:: Records shown ::
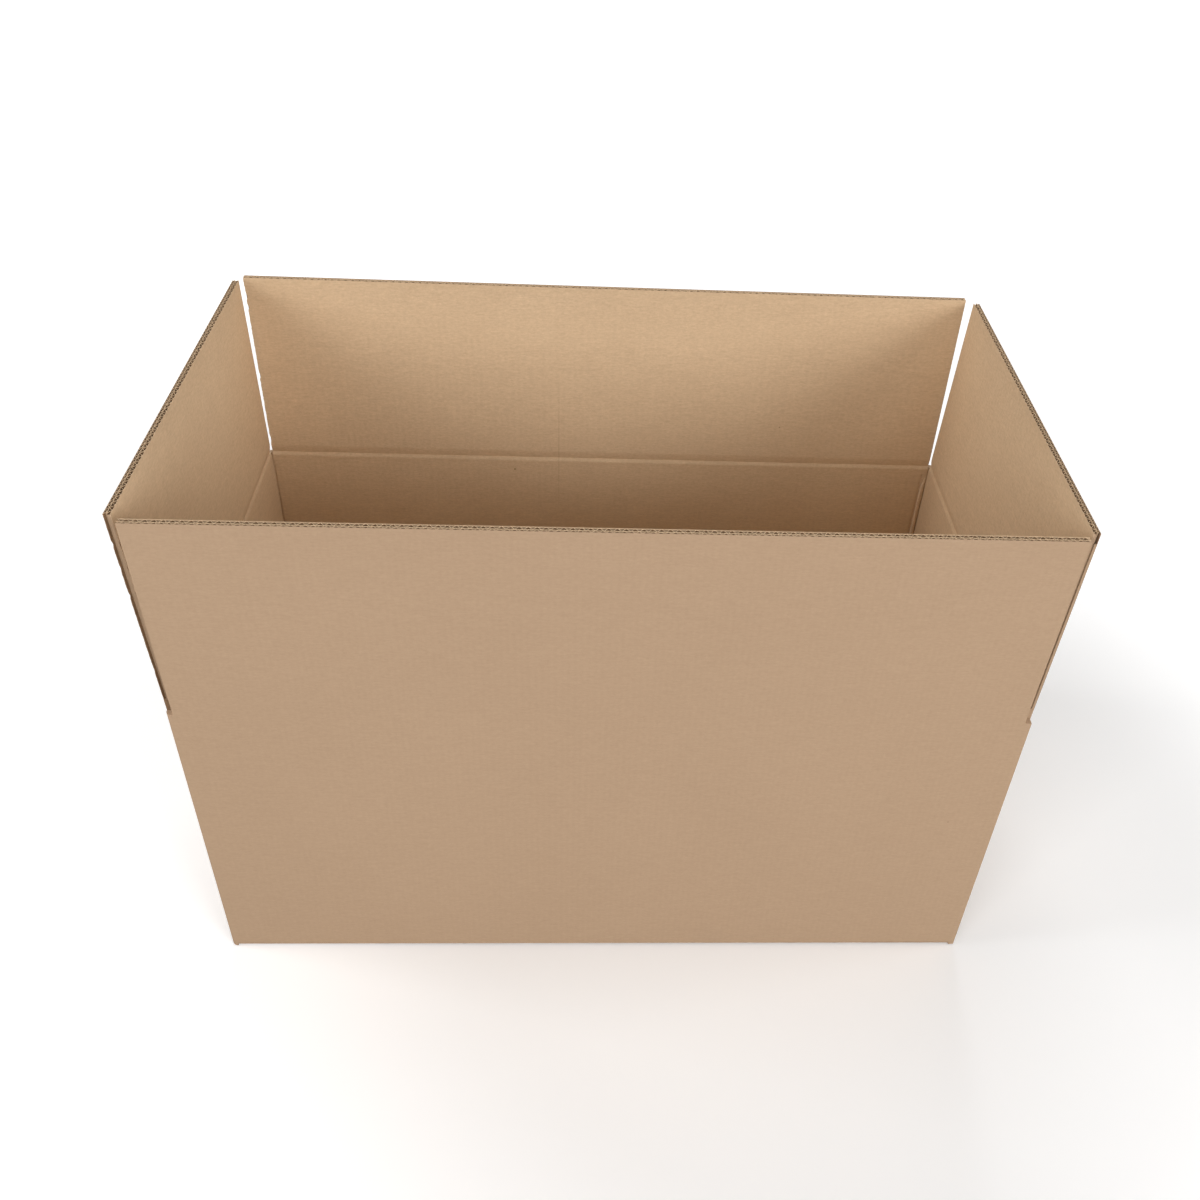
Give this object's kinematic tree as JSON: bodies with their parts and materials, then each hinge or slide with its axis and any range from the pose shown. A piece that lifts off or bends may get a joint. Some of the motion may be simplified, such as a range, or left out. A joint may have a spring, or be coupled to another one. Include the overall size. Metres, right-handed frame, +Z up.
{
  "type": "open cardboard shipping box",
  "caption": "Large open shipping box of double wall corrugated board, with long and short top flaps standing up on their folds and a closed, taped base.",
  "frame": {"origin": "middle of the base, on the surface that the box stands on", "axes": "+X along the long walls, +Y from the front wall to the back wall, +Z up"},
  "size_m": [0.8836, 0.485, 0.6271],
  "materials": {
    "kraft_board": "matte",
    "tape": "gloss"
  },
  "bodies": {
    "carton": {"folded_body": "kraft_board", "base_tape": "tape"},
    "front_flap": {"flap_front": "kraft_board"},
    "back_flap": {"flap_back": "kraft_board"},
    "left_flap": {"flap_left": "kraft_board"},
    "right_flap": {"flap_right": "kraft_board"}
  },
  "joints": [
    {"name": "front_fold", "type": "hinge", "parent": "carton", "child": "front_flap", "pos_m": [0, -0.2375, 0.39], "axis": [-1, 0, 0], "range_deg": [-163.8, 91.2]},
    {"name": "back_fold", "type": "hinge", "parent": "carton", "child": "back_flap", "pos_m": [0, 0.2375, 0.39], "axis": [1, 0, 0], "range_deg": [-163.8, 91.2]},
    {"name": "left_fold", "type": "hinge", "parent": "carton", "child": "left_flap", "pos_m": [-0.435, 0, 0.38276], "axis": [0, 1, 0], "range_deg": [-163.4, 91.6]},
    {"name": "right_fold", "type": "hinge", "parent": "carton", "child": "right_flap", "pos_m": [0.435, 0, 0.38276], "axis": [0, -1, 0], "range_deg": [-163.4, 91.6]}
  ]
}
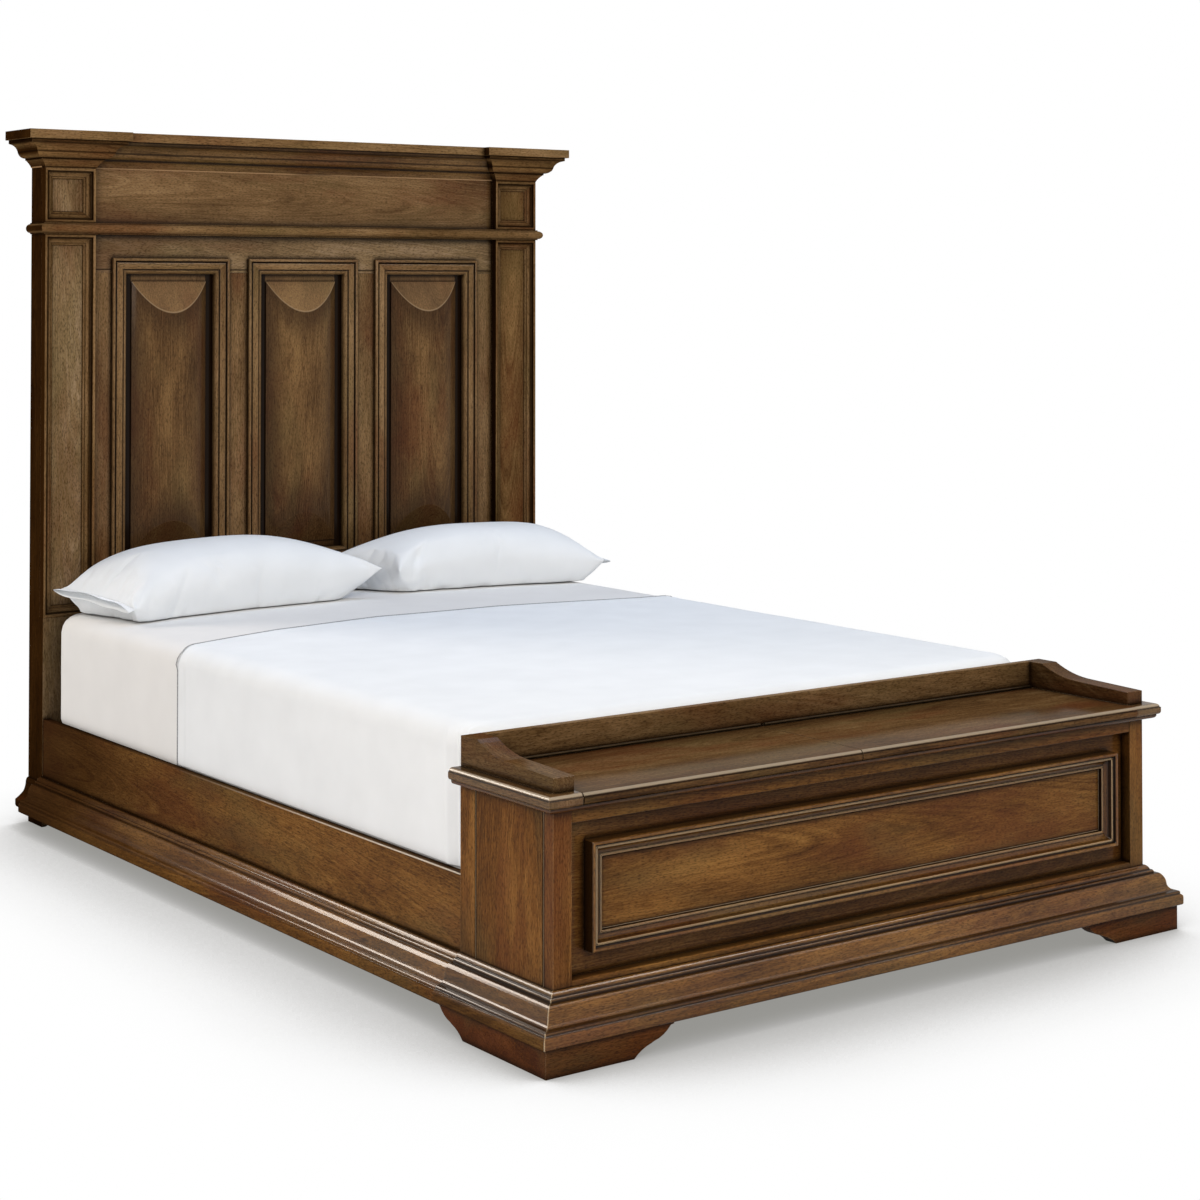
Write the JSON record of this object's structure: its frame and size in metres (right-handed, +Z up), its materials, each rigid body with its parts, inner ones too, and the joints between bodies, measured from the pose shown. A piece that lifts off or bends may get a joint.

:: Exercise prompt ::
Repeat the listing above without any change.

:: Task output ::
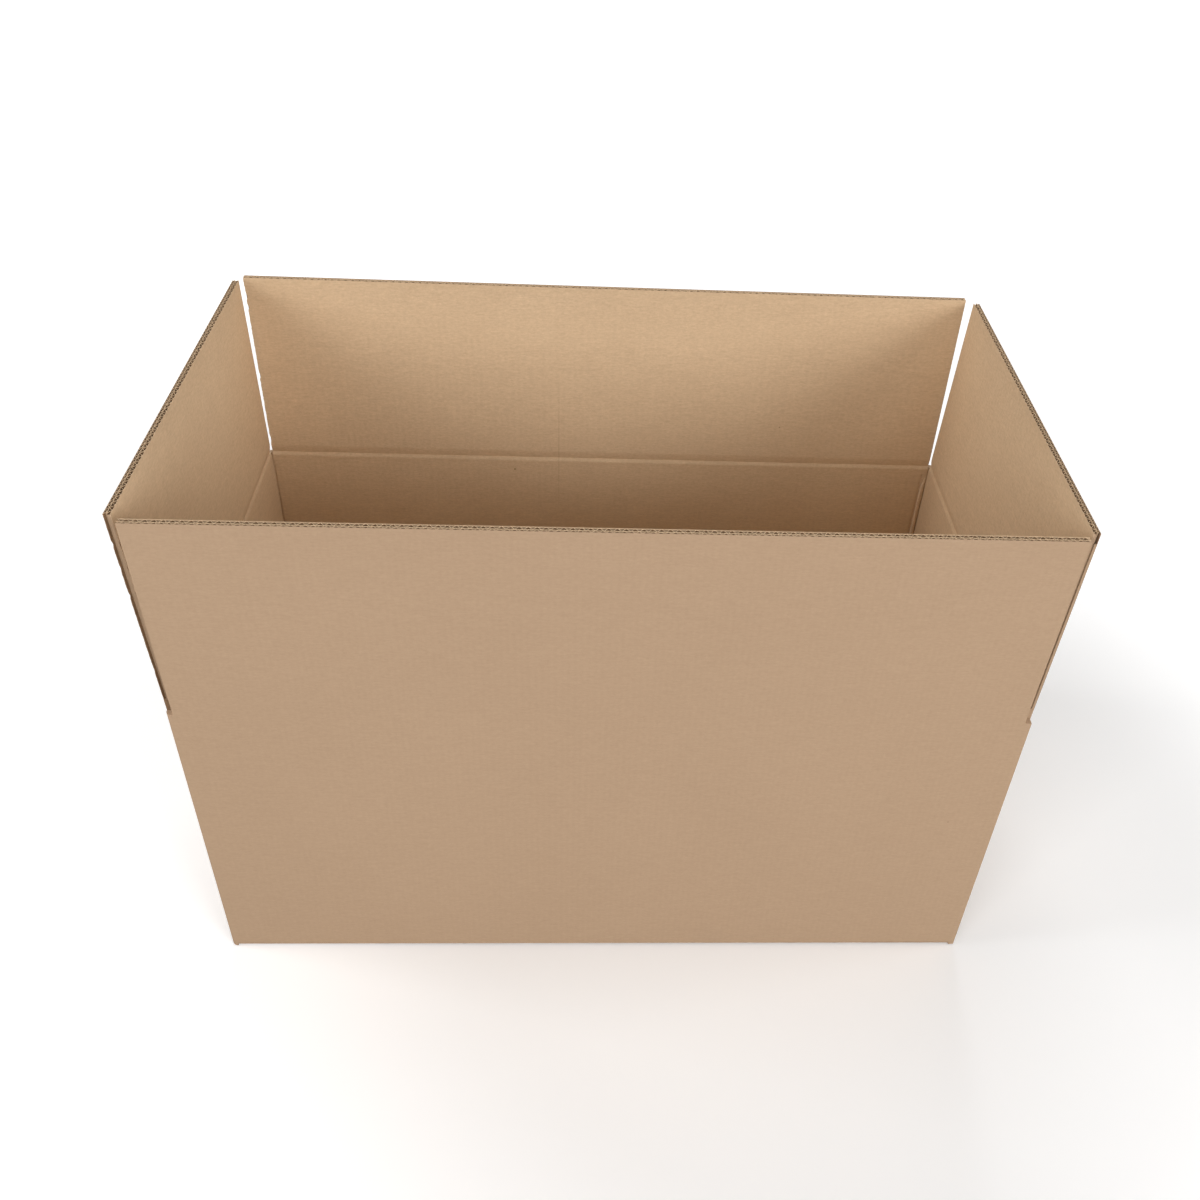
Give this object's kinematic tree as JSON: bodies with their parts and materials, then each hinge or slide with its axis and any range from the pose shown. A piece that lifts off or bends may get a joint. Some of the motion may be simplified, such as a range, or left out. A joint may have a spring, or be coupled to another one. Include the overall size. Metres, right-handed frame, +Z up.
{
  "type": "open cardboard shipping box",
  "caption": "Large open shipping box of double wall corrugated board, with long and short top flaps standing up on their folds and a closed, taped base.",
  "frame": {"origin": "middle of the base, on the surface that the box stands on", "axes": "+X along the long walls, +Y from the front wall to the back wall, +Z up"},
  "size_m": [0.8836, 0.485, 0.6271],
  "materials": {
    "kraft_board": "matte",
    "tape": "gloss"
  },
  "bodies": {
    "carton": {"folded_body": "kraft_board", "base_tape": "tape"},
    "front_flap": {"flap_front": "kraft_board"},
    "back_flap": {"flap_back": "kraft_board"},
    "left_flap": {"flap_left": "kraft_board"},
    "right_flap": {"flap_right": "kraft_board"}
  },
  "joints": [
    {"name": "front_fold", "type": "hinge", "parent": "carton", "child": "front_flap", "pos_m": [0, -0.2375, 0.39], "axis": [-1, 0, 0], "range_deg": [-163.8, 91.2]},
    {"name": "back_fold", "type": "hinge", "parent": "carton", "child": "back_flap", "pos_m": [0, 0.2375, 0.39], "axis": [1, 0, 0], "range_deg": [-163.8, 91.2]},
    {"name": "left_fold", "type": "hinge", "parent": "carton", "child": "left_flap", "pos_m": [-0.435, 0, 0.38276], "axis": [0, 1, 0], "range_deg": [-163.4, 91.6]},
    {"name": "right_fold", "type": "hinge", "parent": "carton", "child": "right_flap", "pos_m": [0.435, 0, 0.38276], "axis": [0, -1, 0], "range_deg": [-163.4, 91.6]}
  ]
}
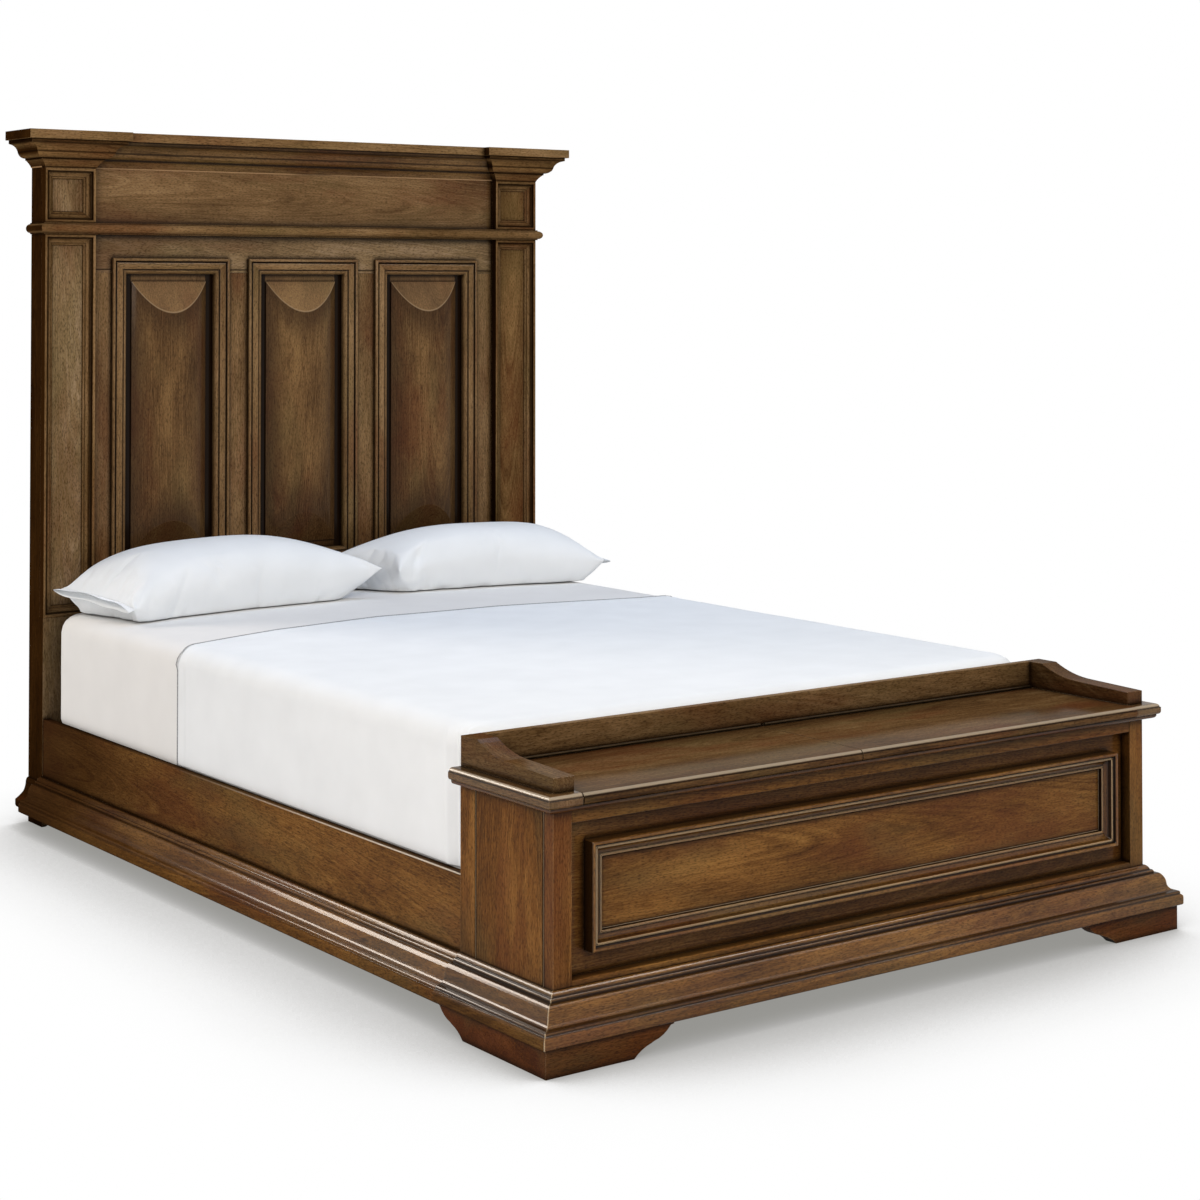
Write the JSON record of this object's structure: its frame and size in metres (right-handed, +Z up), its materials, each rigid body with its parts, inner ones too, and the joints between bodies, measured from the pose shown. A piece that lifts off or bends may get a joint.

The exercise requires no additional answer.